Pope John Paul II in his bullet-proof Range Rover popemobile, designed by Tom Karen, at Wembley Stadium, 1982. Photograph: PA

Tom went to Loughborough College of Technology, Leicestershire, to study aeronautical engineering, and then on to work in Luton for Hunting Percival during the development of the aviation company’s piston engine Proctor and jet Provost military trainers. After a period of illness, first pneumonia, then colitis, he began taking art evening classes, and drawing aviation-themed cartoons. Around the same time, in 1948, he changed his surname to Karen and became a British citizen.

Through his drawing, he became a technical illustrator at the Air Registration Board at Croydon airport in London. In 1954, his family received compensation for their lost assets, and the following year he joined the rigorous industrial design course at the Central School of Arts and Crafts. This led to design roles at Ford, Hotpoint and Philips before Karen joined Ogle in 1962. He was made chairman in 1984.

After retiring in 1999, Karen moved to Cambridge, where he continued to design, invent and make toys. His house was a delightful meeting of cabinet of curiosities, workshop and studio. The toy birds he could spirit in minutes from strips of wire and folds of paper or papier-mâché were, in part, echoes of his childhood home in Brno. There, he had much enjoyed the company of a tame jackdaw, Kako, who flew around the house with him and perched on his pillow at night.

He also found time to write two books, Ogle & The Bug (2010) and a biography, Toymaker (2020). He was appointed OBE in 2019.

Karen married Nicole Lagesse in 1959. They divorced in 1994. He is survived by his children, Nicolas, Josephine, Max and Eugenie, and seven grandchildren.
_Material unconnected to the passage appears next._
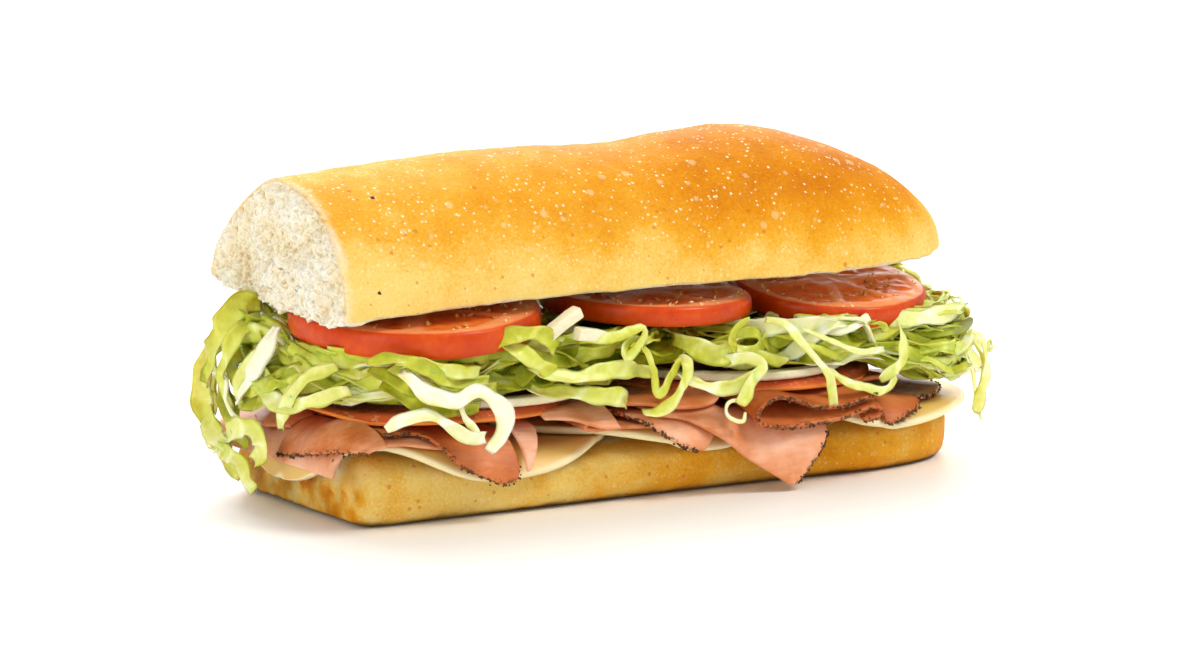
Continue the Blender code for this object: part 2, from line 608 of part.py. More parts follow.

• Tom Karen (Thomas Joseph Derrick Paul Kohn), industrial designer, born 20 March 1926; died 31 December 2022

• This article was amended on 23 January 2023. An earlier version said that Bond Bug owners only needed a motorcycle-plus-sidecar licence. At that time a motorcycle licence would suffice to drive a Bond Bug – and, in fact, would allow you to also drive a motorcycle-plus-sidecar.